What's the best eyepiece for deep sky objects like nebulae?
Nebulae and galaxies can be very large - the Andromeda galaxy would be as wide as six full Moons if you could see it with the naked eye - so you’ll need a wider field of view to take them all in and see their shape rather than details. You’ll find wide-view eyepieces with focal lengths of 24mm or 30mm, but magnification depends on your scope.
How do I work out magnification?
Magnification is derived from a simple formula: divide the focal length of the telescope by that of the eyepiece. So a 1,000mm scope and a 20mm eyepiece give 50x magnification, and you’d get 333x with the same scope and a 3mm eyepiece. This can seem weird at first to photographers who are used to reaching for a longer focal length when they want to magnify, but the physics is sound.

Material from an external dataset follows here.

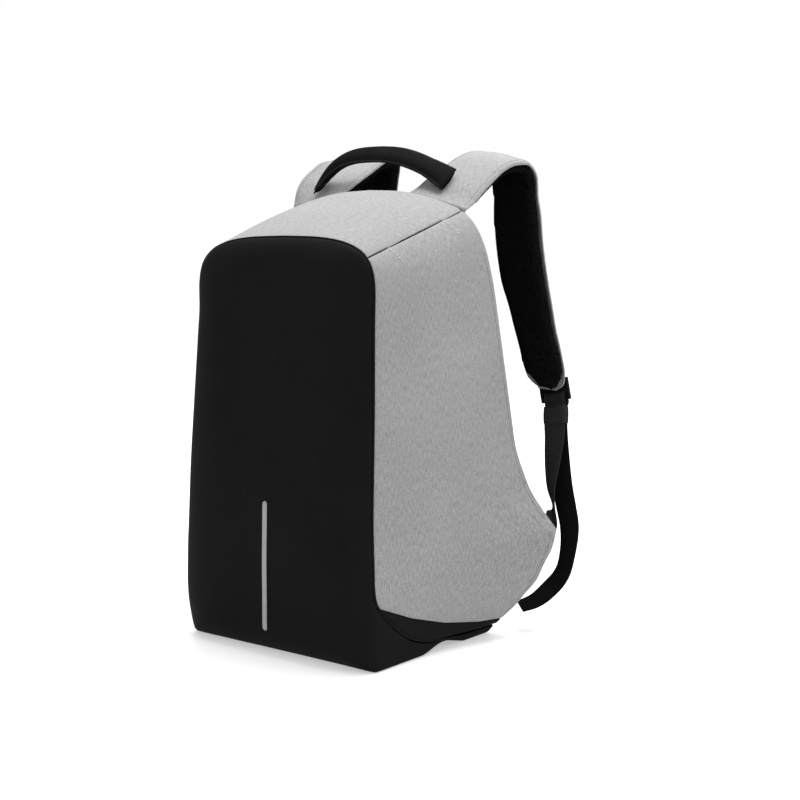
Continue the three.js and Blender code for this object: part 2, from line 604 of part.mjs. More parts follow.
const buckleHeight = 3 * buckleBar + 2 * buckleSlot;
const slotWidth = webbingWidth + 2 * clearance + 2 * loopEase;

function buckleGeometry() {
  const shape = new THREE.Shape();
  const halfWide = slotWidth / 2 + buckleBar;
  const halfHigh = buckleHeight / 2;
  shape.moveTo(-halfWide, -halfHigh);
  shape.lineTo(halfWide, -halfHigh);
  shape.lineTo(halfWide, halfHigh);
  shape.lineTo(-halfWide, halfHigh);
  for (const middle of [(buckleBar + buckleSlot) / 2, -(buckleBar + buckleSlot) / 2]) {
    const slot = new THREE.Path();
    slot.moveTo(-slotWidth / 2, middle - buckleSlot / 2);
    slot.lineTo(-slotWidth / 2, middle + buckleSlot / 2);
    slot.lineTo(slotWidth / 2, middle + buckleSlot / 2);
    slot.lineTo(slotWidth / 2, middle - buckleSlot / 2);
    shape.holes.push(slot);
  }
  const geometry = new THREE.ExtrudeGeometry(shape, { depth: buckleThickness, bevelEnabled: false });
  geometry.translate(0, 0, -buckleThickness / 2);
  const { middle, across, down, normal } = buckleFrame();
  const up = down.clone().negate();
  geometry.applyMatrix4(new THREE.Matrix4().makeBasis(across, up, normal.clone().negate()).setPosition(middle));
  return toGeometry(toSolid(geometry));
}

// A band bent round a buckle bar: down behind the bar, under or over it, and down in front
function loopFrames(barDown, turn, legs) {
  const { middle, across, down, normal } = buckleFrame();
  const radius = buckleThickness / 2 + clearance + webbingThickness / 2 + loopEase;
  const frames = [];
  const place = (depth, drop) => middle.clone().addScaledVector(normal, depth).addScaledVector(down, barDown + drop);
  const push = (depth, drop, out) => frames.push({
    middle: place(depth, drop), across, normal: out, width: webbingWidth, thickness: webbingThickness,
  });
  push(-radius, turn * legs, normal.clone().negate());
  const steps = 6;
  for (let i = 0; i <= steps; i += 1) {
    const angle = Math.PI * i / steps;
    const out = normal.clone().multiplyScalar(-Math.cos(angle)).addScaledVector(down, -turn * Math.sin(angle));
    const reach = buckleBar / 2 + clearance + webbingThickness / 2 + loopEase * 2;
    push(-radius * Math.cos(angle), -turn * reach * Math.sin(angle), out);
  }
  push(radius, turn * legs, normal);
  return frames;
}

function pathFrames(path) {
  const places = path.map(lowerPlace);
  return path.map((row, i) => {
    const before = places[Math.max(i - 1, 0)];
    const after = places[Math.min(i + 1, path.length - 1)];
    const along = after.clone().sub(before).normalize();
    const side = point(1, 0, 0).addScaledVector(along, -along.x).normalize();
    const across = side.applyAxisAngle(along, degrees(row.turn));
    const normal = across.clone().cross(along).normalize();
    return { middle: places[i], across, normal, width: webbingWidth, thickness: webbingThickness };
  });
}

// The webbing's lower end lies along the wing's rear edge, just behind the back
function wingFrame() {
  const [upper, lower] = [wingTip - 1, wingTip].map((index) => outlinePoint(sections[index], 1, wingReach));
  const across = lower.clone().sub(upper);
  const middle = upper.lerp(lower, 0.5);
  middle.x -= wingInset;
  middle.y = backFaceY(middle.z) + clearance + webbingThickness / 2;
  const width = across.length();
  return { middle, across: across.normalize(), normal: point(0, -1, 0), width, thickness: webbingThickness };
}

function addWebbing(add, name, sign) {
  const pitch = buckleBar + buckleSlot;
  const leg = pathFrames(legPath).reverse();
  leg.forEach((frame) => frame.normal.negate());
  const tail = pathFrames(tailPath);
  const turn = loopFrames(pitch, 1, buckleBar);
  const webbing = bandBody([wingFrame(), ...leg, ...turn, ...tail]);
  const loop = bandBody(loopFrames(-pitch, -1, loopLength));
  add(`buckle_${name}`, 'plastic', mirrored(buckleGeometry(), sign));
  add(`buckle_loop_${name}`, 'webbing', mirrored(loop, sign));
  add(`webbing_${name}`, 'webbing', mirrored(webbing, sign));
  add(`keeper_${name}`, 'plastic', mirrored(keeperGeometry(), sign));
}

// The keeper is a flat loop round both legs of the webbing, just below the buckle
function keeperGeometry() {
  const ends = [0, 1].map((index) => lowerPlace(legPath[index]).lerp(lowerPlace(tailPath[index]), 0.5));
  const up = ends[0].clone().sub(ends[1]).normalize();
  const across = point(1, 0, 0).addScaledVector(up, -up.x).normalize();
  const halfWide = webbingWidth / 2 + clearance;
  const legGap = lowerPlace(tailPath[0]).distanceTo(lowerPlace(legPath[0]));
  const halfDeep = (legGap + webbingThickness) / 2 + clearance;
  const box = (wide, deep, high) => toSolid(new THREE.BoxGeometry(2 * wide, 2 * deep, high));
  const outer = box(halfWide + keeperThickness, halfDeep + keeperThickness, keeperHeight);
  const ring = toGeometry(outer.subtract(box(halfWide, halfDeep, keeperHeight * 2)));
  const place = new THREE.Matrix4().makeBasis(across, up.clone().cross(across), up);
  return ring.applyMatrix4(place.setPosition(ends[0].lerp(ends[1], 0.5)));
}

const backpack = new THREE.Group();

function add(name, finish, geometry) {
  geometry.computeVertexNormals();
  const mesh = new THREE.Mesh(geometry, new THREE.MeshStandardMaterial(materials[finish]));
  mesh.name = name;
  backpack.add(mesh);
}

bagPanels(add);
addHandle(add);
for (const [name, sign, lift] of [['right', 1, 0], ['left', -1, leftStrapLift]]) {
  addStraps(add, name, sign, lift);
  addWebbing(add, name, sign);
}

export default backpack;
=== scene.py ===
# Backpack: soft panels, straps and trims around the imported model, in metres.
import math

import bmesh
import bpy
import numpy as np
from mathutils import Matrix, Vector, noise
from mathutils.bvhtree import BVHTree
from mathutils.kdtree import KDTree


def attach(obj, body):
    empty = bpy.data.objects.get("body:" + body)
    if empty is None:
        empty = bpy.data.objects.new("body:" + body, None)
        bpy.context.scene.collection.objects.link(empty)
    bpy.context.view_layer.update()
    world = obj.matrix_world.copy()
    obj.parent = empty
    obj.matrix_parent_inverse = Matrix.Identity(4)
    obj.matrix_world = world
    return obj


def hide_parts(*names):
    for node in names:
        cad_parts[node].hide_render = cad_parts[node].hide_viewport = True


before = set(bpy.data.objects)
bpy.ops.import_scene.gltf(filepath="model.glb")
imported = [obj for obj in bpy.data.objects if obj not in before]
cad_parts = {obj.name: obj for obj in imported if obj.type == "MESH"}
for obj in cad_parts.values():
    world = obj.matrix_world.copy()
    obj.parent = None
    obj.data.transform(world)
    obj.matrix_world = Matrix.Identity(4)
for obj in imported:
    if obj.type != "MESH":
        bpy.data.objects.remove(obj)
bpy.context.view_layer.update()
mm = 0.001
bothSides = (("Right", 1), ("Left", -1))

cameraView = {"place": (0.9591, -1.0930, 0.3904), "target": (0.0820, -0.0120, 0.2417), "lens": 66.1}


def addObject(name, data):
    made = bpy.data.objects.new(name, data)
    bpy.context.scene.collection.objects.link(made)
    return made


def aim(item, place, target):
    item.location = place
    item.rotation_euler = (Vector(target) - Vector(place)).to_track_quat("-Z", "Y").to_euler()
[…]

There is a limit to the useful magnification you’ll get out of a particular scope, after which point image quality begins to degrade - though this is a theoretical value, and maximum magnification is just as likely to be limited by atmospheric conditions. You’ll find it by doubling the aperture of your scope in millimetres, so a scope with a 150mm (six-inch) aperture is good for 300x magnification, which you’d get with a 5mm eyepiece if the scope has a 1500mm focal length. You could put on a 3mm eyepiece for 500x magnification, but your image will become increasingly dim and soft. Telescopes also have F numbers exactly like camera lenses, though there's no adjustable diaphragm to change them. It’s worked out in exactly the same way, dividing the focal length by aperture, and shows how much light a particular scope will gather.